§ **Task requirements**: Please quote exactly the opening lines of the data, from the first line to the one where "return [(left, high), *corner, *other, *face]" appears.

====

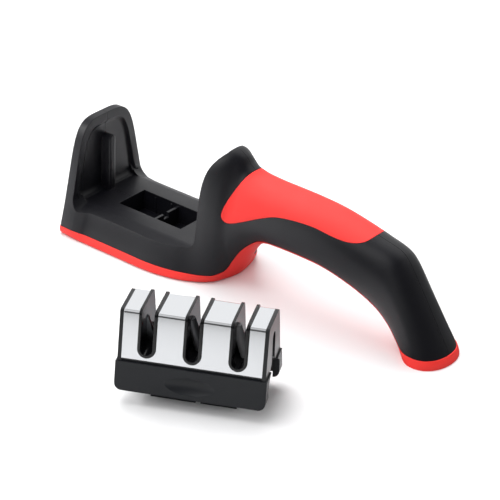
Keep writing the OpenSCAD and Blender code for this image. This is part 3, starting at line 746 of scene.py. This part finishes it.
    def bay_outline(self, dish: float, left_r: float, right_r: float) -> list[Point2]:
        """Side view of the space between the towers.

        Args:
            dish: How much deeper it reaches into both towers, in millimetres.
            left_r: Its radius at the foot of the end tower.
            right_r: Its radius at the foot of the neck tower.

        Returns:
            The corners in millimetres.
        """
        left, right = self.bay_left - dish, self.bay_right + dish
        low, high = self.deck_h + right_r, self.open_share * self.neck_tower_h
        turns = [math.radians(t) for t in range(0, 91, ARC_STEP)]
        corner = [
            (left + left_r * (1 - math.cos(t)), self.deck_h + left_r * (1 - math.sin(t))) for t in turns
        ]
        other = [
            (right - right_r * (1 - math.sin(t)), self.deck_h + right_r * (1 - math.cos(t))) for t in turns[:-1]
        ]
        face = [
            (self.neck_face(z) + dish, z)
            for z in (low + (high - low) * i / self.face_steps for i in range(self.face_steps + 1))
        ]
        return [(left, high), *corner, *other, *face]

    def grip_outline(self, grow: float) -> list[Point2]:
        """Side view of the red grip, grown by some millimetres."""
        last = len(self.grip_shares) - 1
        edge = []
        for i in range(last):
            rows = [self.grip_shares[k] for k in (max(i - 1, 0), i, i + 1, min(i + 2, last))]
            for j in range(self.steps):
                edge.append(tuple(spline(*(row[axis] for row in rows), j / self.steps) for axis in (0, 1)))
        edge.append(self.grip_shares[last])
        line = [Vector((self.base_l / 2 + x * self.run, z * self.neck_tower_h)) for x, z in edge]
        grown = []
        for i, point in enumerate(line):
            ahead = line[min(i + 1, len(line) - 1)] - line[max(i - 1, 0)]
            grown.append(point + Vector((ahead.y, -ahead.x)).normalized() * grow)
        high = self.grip_top_share * self.neck_tower_h
        return [
            *((p.x, p.y) for p in grown), (self.base_l / 2 + self.grip_end_share * self.run, high),
            (grown[0].x, high),
        ]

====

§ **Response to this exercise**:
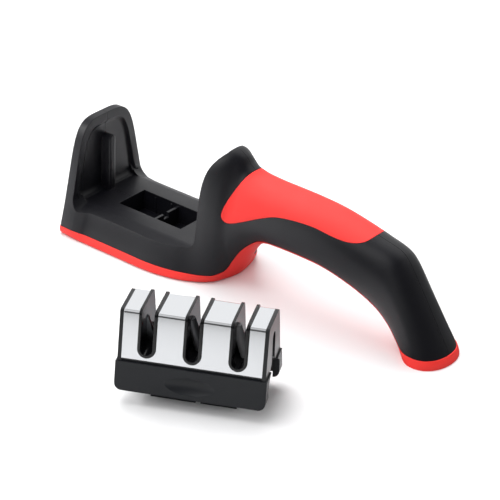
Keep writing the OpenSCAD and Blender code for this image. This is part 3, starting at line 746 of scene.py. This part finishes it.
    def bay_outline(self, dish: float, left_r: float, right_r: float) -> list[Point2]:
        """Side view of the space between the towers.

        Args:
            dish: How much deeper it reaches into both towers, in millimetres.
            left_r: Its radius at the foot of the end tower.
            right_r: Its radius at the foot of the neck tower.

        Returns:
            The corners in millimetres.
        """
        left, right = self.bay_left - dish, self.bay_right + dish
        low, high = self.deck_h + right_r, self.open_share * self.neck_tower_h
        turns = [math.radians(t) for t in range(0, 91, ARC_STEP)]
        corner = [
            (left + left_r * (1 - math.cos(t)), self.deck_h + left_r * (1 - math.sin(t))) for t in turns
        ]
        other = [
            (right - right_r * (1 - math.sin(t)), self.deck_h + right_r * (1 - math.cos(t))) for t in turns[:-1]
        ]
        face = [
            (self.neck_face(z) + dish, z)
            for z in (low + (high - low) * i / self.face_steps for i in range(self.face_steps + 1))
        ]
        return [(left, high), *corner, *other, *face]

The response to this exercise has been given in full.